Make an exact copy of the listing below.
-=-=-
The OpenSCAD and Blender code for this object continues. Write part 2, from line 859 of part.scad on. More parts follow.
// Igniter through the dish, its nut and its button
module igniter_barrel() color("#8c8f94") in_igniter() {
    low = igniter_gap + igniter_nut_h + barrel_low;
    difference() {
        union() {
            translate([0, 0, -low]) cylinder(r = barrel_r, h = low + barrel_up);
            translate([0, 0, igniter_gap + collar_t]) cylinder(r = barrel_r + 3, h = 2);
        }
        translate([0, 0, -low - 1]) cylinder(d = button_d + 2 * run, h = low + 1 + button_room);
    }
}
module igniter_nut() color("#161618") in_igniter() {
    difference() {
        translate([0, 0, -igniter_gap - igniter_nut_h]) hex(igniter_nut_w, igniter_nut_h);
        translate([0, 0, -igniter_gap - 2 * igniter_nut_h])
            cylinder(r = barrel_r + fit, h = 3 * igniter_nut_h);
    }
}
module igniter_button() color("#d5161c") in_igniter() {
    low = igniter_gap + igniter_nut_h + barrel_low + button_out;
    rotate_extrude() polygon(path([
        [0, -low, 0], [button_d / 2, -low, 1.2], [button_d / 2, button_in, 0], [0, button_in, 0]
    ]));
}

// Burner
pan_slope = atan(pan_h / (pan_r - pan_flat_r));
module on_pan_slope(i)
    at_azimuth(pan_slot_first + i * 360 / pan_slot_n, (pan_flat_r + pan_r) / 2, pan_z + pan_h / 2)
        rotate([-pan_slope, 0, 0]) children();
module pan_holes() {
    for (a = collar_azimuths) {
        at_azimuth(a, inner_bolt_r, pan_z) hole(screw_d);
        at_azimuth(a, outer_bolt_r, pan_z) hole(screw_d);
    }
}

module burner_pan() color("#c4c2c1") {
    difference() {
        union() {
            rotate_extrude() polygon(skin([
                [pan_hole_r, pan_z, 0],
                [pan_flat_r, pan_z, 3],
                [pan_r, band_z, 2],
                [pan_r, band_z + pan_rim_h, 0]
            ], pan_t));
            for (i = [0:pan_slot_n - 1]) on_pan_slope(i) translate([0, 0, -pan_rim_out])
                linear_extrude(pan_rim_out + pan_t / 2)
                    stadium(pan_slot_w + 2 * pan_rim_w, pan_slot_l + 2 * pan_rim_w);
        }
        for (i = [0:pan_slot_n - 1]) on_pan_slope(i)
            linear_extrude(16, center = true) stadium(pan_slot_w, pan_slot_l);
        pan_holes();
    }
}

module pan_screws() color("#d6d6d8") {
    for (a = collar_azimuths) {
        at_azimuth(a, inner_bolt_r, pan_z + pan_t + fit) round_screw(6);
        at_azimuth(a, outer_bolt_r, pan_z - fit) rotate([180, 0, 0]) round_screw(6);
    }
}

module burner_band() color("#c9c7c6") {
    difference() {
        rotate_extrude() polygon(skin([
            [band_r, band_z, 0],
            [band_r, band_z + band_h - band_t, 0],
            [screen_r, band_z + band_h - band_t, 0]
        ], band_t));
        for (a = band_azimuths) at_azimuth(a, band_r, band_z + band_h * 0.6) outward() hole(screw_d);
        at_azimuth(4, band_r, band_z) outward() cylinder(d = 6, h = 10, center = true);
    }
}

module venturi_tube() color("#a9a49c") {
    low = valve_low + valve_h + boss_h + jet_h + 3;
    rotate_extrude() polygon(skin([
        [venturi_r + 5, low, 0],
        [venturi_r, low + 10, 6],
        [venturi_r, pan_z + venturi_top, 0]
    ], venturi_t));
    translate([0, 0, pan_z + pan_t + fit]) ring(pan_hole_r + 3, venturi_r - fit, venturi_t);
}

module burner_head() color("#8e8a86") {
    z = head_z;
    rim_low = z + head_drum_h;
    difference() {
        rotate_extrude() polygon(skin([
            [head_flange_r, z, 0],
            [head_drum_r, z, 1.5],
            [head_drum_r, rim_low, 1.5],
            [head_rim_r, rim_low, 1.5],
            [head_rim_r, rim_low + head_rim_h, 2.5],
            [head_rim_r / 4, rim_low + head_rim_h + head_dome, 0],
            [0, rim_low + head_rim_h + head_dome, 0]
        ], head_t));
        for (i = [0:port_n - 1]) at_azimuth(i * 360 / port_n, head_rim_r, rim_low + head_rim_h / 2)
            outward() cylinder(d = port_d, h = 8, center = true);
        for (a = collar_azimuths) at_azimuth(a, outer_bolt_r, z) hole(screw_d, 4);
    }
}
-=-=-
▶ **FINISHED TASK**:
The OpenSCAD and Blender code for this object continues. Write part 2, from line 859 of part.scad on. More parts follow.
// Igniter through the dish, its nut and its button
module igniter_barrel() color("#8c8f94") in_igniter() {
    low = igniter_gap + igniter_nut_h + barrel_low;
    difference() {
        union() {
            translate([0, 0, -low]) cylinder(r = barrel_r, h = low + barrel_up);
            translate([0, 0, igniter_gap + collar_t]) cylinder(r = barrel_r + 3, h = 2);
        }
        translate([0, 0, -low - 1]) cylinder(d = button_d + 2 * run, h = low + 1 + button_room);
    }
}
module igniter_nut() color("#161618") in_igniter() {
    difference() {
        translate([0, 0, -igniter_gap - igniter_nut_h]) hex(igniter_nut_w, igniter_nut_h);
        translate([0, 0, -igniter_gap - 2 * igniter_nut_h])
            cylinder(r = barrel_r + fit, h = 3 * igniter_nut_h);
    }
}
module igniter_button() color("#d5161c") in_igniter() {
    low = igniter_gap + igniter_nut_h + barrel_low + button_out;
    rotate_extrude() polygon(path([
        [0, -low, 0], [button_d / 2, -low, 1.2], [button_d / 2, button_in, 0], [0, button_in, 0]
    ]));
}

// Burner
pan_slope = atan(pan_h / (pan_r - pan_flat_r));
module on_pan_slope(i)
    at_azimuth(pan_slot_first + i * 360 / pan_slot_n, (pan_flat_r + pan_r) / 2, pan_z + pan_h / 2)
        rotate([-pan_slope, 0, 0]) children();
module pan_holes() {
    for (a = collar_azimuths) {
        at_azimuth(a, inner_bolt_r, pan_z) hole(screw_d);
        at_azimuth(a, outer_bolt_r, pan_z) hole(screw_d);
    }
}

module burner_pan() color("#c4c2c1") {
    difference() {
        union() {
            rotate_extrude() polygon(skin([
                [pan_hole_r, pan_z, 0],
                [pan_flat_r, pan_z, 3],
                [pan_r, band_z, 2],
                [pan_r, band_z + pan_rim_h, 0]
            ], pan_t));
            for (i = [0:pan_slot_n - 1]) on_pan_slope(i) translate([0, 0, -pan_rim_out])
                linear_extrude(pan_rim_out + pan_t / 2)
                    stadium(pan_slot_w + 2 * pan_rim_w, pan_slot_l + 2 * pan_rim_w);
        }
        for (i = [0:pan_slot_n - 1]) on_pan_slope(i)
            linear_extrude(16, center = true) stadium(pan_slot_w, pan_slot_l);
        pan_holes();
    }
}

module pan_screws() color("#d6d6d8") {
    for (a = collar_azimuths) {
        at_azimuth(a, inner_bolt_r, pan_z + pan_t + fit) round_screw(6);
        at_azimuth(a, outer_bolt_r, pan_z - fit) rotate([180, 0, 0]) round_screw(6);
    }
}

module burner_band() color("#c9c7c6") {
    difference() {
        rotate_extrude() polygon(skin([
            [band_r, band_z, 0],
            [band_r, band_z + band_h - band_t, 0],
            [screen_r, band_z + band_h - band_t, 0]
        ], band_t));
        for (a = band_azimuths) at_azimuth(a, band_r, band_z + band_h * 0.6) outward() hole(screw_d);
        at_azimuth(4, band_r, band_z) outward() cylinder(d = 6, h = 10, center = true);
    }
}

module venturi_tube() color("#a9a49c") {
    low = valve_low + valve_h + boss_h + jet_h + 3;
    rotate_extrude() polygon(skin([
        [venturi_r + 5, low, 0],
        [venturi_r, low + 10, 6],
        [venturi_r, pan_z + venturi_top, 0]
    ], venturi_t));
    translate([0, 0, pan_z + pan_t + fit]) ring(pan_hole_r + 3, venturi_r - fit, venturi_t);
}

module burner_head() color("#8e8a86") {
    z = head_z;
    rim_low = z + head_drum_h;
    difference() {
        rotate_extrude() polygon(skin([
            [head_flange_r, z, 0],
            [head_drum_r, z, 1.5],
            [head_drum_r, rim_low, 1.5],
            [head_rim_r, rim_low, 1.5],
            [head_rim_r, rim_low + head_rim_h, 2.5],
            [head_rim_r / 4, rim_low + head_rim_h + head_dome, 0],
            [0, rim_low + head_rim_h + head_dome, 0]
        ], head_t));
        for (i = [0:port_n - 1]) at_azimuth(i * 360 / port_n, head_rim_r, rim_low + head_rim_h / 2)
            outward() cylinder(d = port_d, h = 8, center = true);
        for (a = collar_azimuths) at_azimuth(a, outer_bolt_r, z) hole(screw_d, 4);
    }
}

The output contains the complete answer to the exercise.